What the best sides of Silk Degrees have to offer is not hard to hear:
- The biggest, most immediate staging in the largest acoustic space
- The most Tubey Magic, without which you have almost nothing. CDs give you clean and clear. Only the best vintage vinyl pressings offer the kind of Tubey Magic that was on the tapes in 1976
- Tight, note-like, rich, full-bodied bass, with the correct amount of weight down low
- Natural tonality in the midrange -- with all the instruments having the correct timbre
- Transparency and resolution, critical to hearing into the three-dimensional space of the studio
No doubt there's more but we hope that should do for now.
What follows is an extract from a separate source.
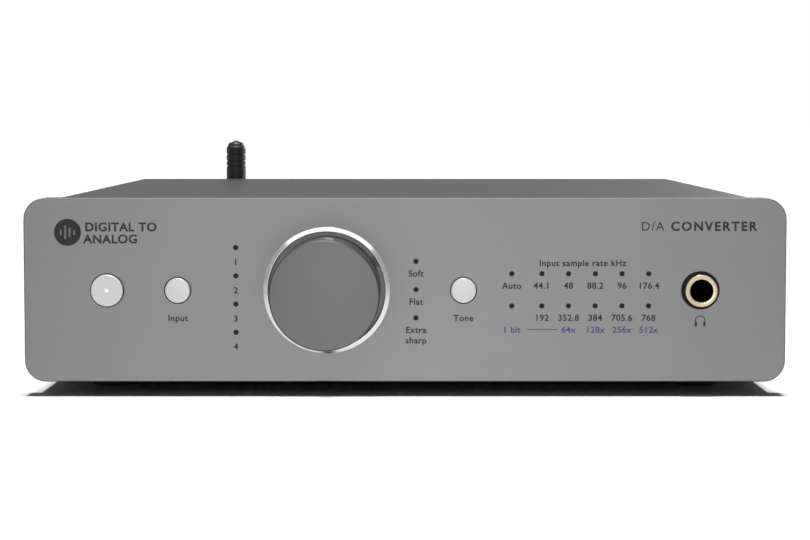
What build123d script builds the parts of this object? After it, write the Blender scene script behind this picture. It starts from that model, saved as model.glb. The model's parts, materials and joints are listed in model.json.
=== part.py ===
from build123d import *
from math import cos, radians, sin
import os

# A desktop digital-to-analogue converter with a headphone amplifier, in millimetres.
# +Z is up, the front panel faces -Y, and +X is to the right of someone facing it.
# The origin is on the surface that the feet stand on, in the middle of the object's box.

# ---------------------------------------------------------------- driving dimensions

# Front panel, a solid aluminium plate
panel_width = 215.0
panel_height = 52.0
panel_thickness = 6.0
panel_corner_radius = 6.0
panel_edge_bevel = 0.25
ground_clearance = 4.2

# Steel case behind the panel
body_depth = 168.0
sheet = 1.2
cover_side_inset = 3.2
cover_drop = 1.0
cover_bend_radius = 2.5
slip = 0.1
rear_recess = 0.6
tray_side_height = 14.0
flange_depth = 12.0
vent_slot_length = 26.0
vent_slot_width = 2.0
vent_slot_pitch = 6.0
vent_slots_per_group = 9
vent_group_x = 50.0
vent_group_y = 6.0

# Feet
foot_radius = 8.0
foot_taper = 0.8
foot_from_side = 18.3
foot_from_end = 18.0

# Screws
thread_radius = 1.5
thread_fit = 0.05
head_radius = 2.8
head_height = 1.8
drive_radius = 1.0
drive_depth = 1.0
shank_hole_radius = 1.7
case_screw_length = 6.0
panel_screw_length = 5.0
board_screw_length = 6.0
foot_screw_length = 8.0
panel_screw_from_side = 4.7
panel_screw_from_edge = 8.0

# Boards, with the encoder as deep as the standoffs are long
board_thickness = 1.6
standoff_length = 6.5
standoff_radius = 3.0
board_side_gap = 4.7
control_board_height = 34.0
jack_board_gap = 2.8
board_gap = 3.0
board_edge_inset = 5.0
board_rear_screws_inset = 30.0
side_screws_from_end = 24.0

# Volume knob, its trim ring and its encoder
knob_x = -22.1
knob_radius = 15.2
knob_protrusion = 14.0
knob_bevel = 0.4
knob_wall = 2.2
knob_face_thickness = 3.0
knob_sink = 2.3
knob_groove_width = 0.5
knob_groove_depth = 0.3
knob_groove_from_panel = 1.4
ring_gap = 1.35
ring_width = 1.35
ring_proud = 0.8
ring_seat_depth = 2.0
ring_bevel = 0.45
recess_depth = 3.5
encoder_width = 12.0
bushing_radius = 3.5
bushing_length = 7.5
nut_thickness = 2.0
nut_across_flats = 10.0
shaft_radius = 3.0
shaft_running_fit = 0.05
shaft_depth_in_body = 4.0
shaft_in_knob = 8.7
shaft_flat = 1.5
hub_radius = 6.5
hub_gap = 0.7

# Buttons: distance from the panel's middle, and radius of the cap
buttons = {
    "power": (-84.0, 4.5),
    "input": (-64.1, 3.525),
    "filter": (16.5, 3.525),
}
cap_gap = 0.35
cap_proud = 0.8
cap_edge_radius = 0.35
cap_flange_lip = 1.1
cap_flange_thickness = 1.0
cap_stop_gap = 0.05
button_travel = 0.5
pocket_depth = 2.4
pocket_gap = 0.4
stem_radius = 1.5
stem_gap = 0.4
light_pipe_radius = 0.5
light_pipe_proud = 0.08
switch_width = 6.2
switch_height = 3.5
plunger_radius = 1.7
plunger_length = 2.0
plunger_out = 1.2
plunger_gap = 0.15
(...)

Playing the record is the only way to hear all of the qualities we discuss above, and playing the best pressings against a pile of other copies under rigorously controlled conditions is the only way to find a pressing that sounds as good as this one does.
So what do you hear on this copy? Well, the first thing you hear is a rich, solid piano, one that's missing from the CBS Half-Speed and 90% of the reissues.
The second thing you hear is a smooth, sweet top end, which is likewise missing from the above mentioned pressings. This album, like so many recordings from the '70s, is surprisingly natural sounding for a pop record. I've had the same experience with many of Billy Joel's records from this period -- it's surprising to hear how well recorded they are after I stopped listening to the Half-Speed and the Import pressings and just went back to the good old original domestic LPs.
When you get the right ones, they're fabulous.
What We're Listening For on Silk Degrees
- Energy for starters. What could be more important than the life of the music?
- The Big Sound comes next -- wall to wall, lots of depth, huge space, three-dimensionality, all that sort of thing.
- Then transient information -- fast, clear, sharp attacks, not the smear and thickness common to most LPs.
- Tight, note-like bass with clear fingering -- which ties in with good transient information, as well as the issue of frequency extension further down.
- Next: transparency -- the quality that allows you to hear deep into the soundfield, showing you the space and air around all the players.
- Then: presence and immediacy. The vocals aren't "back there" somewhere, way behind the speakers. They're front and center where any recording engineer worth his salt would have put them.
- Extend the top and bottom and voila, you have The Real Thing -- an honest to goodness Hot Stamper.
More to Listen For
Most copies badly lack presence and top end. Dull, thick, opaque sound is by far the most common sound one hears on Silk Degrees, which may account for some audiophiles finding the half-speed preferable.
Of course, we don't need to tell you that our Hot Stampers give you the presence and highs that let this music come to life. If they didn't they wouldn't be Hot Stampers.
Mint Minus Minus and maybe a bit better is about as quiet as any vintage pressing will play, and since only the right vintage pressings have any hope of sounding good on this album, that will most often be the playing condition of the copies we sell. (The copies that are even a bit noisier get listed on the site are seriously reduced prices or traded back in to the local record stores we shop at.)
Those of you looking for quiet vinyl will have to settle for the sound of later pressings and Heavy Vinyl reissues, purchased elsewhere of course as we have no interest in selling records that don't have the vintage analog magic of these wonderful recordings.
If you want to make the trade-off between bad sound and quiet surfaces with whatever Heavy Vinyl pressing might be available, well, that's certainly your prerogative, but we can't imagine losing what's good about this music -- the size, the energy, the presence, the clarity, the weight -- just to hear it with less background noise.
What Can I Say
What Do You Want the Girl to Do
Love Me Tomorrow
We're All Alone
Both artistically and commercially, Boz Scaggs had his greatest success with Silk Degrees. The laid-back singer hit the R&B charts in a big way with the addictive, sly "Lowdown" (which has been sampled by more than a few rappers and remains a favorite among baby-boomer soul fans) and expressed his love of smooth soul music almost as well on the appealing "What Can I Say."
But Scaggs was essentially a pop/rocker, and in that area he has a considerable amount of fun on "Lido Shuffle" (another major hit single), "What Do You Want the Girl to Do," and "Jump Street." Meanwhile, "We're All Alone" and "Harbor Lights" became staples on adult contemporary radio.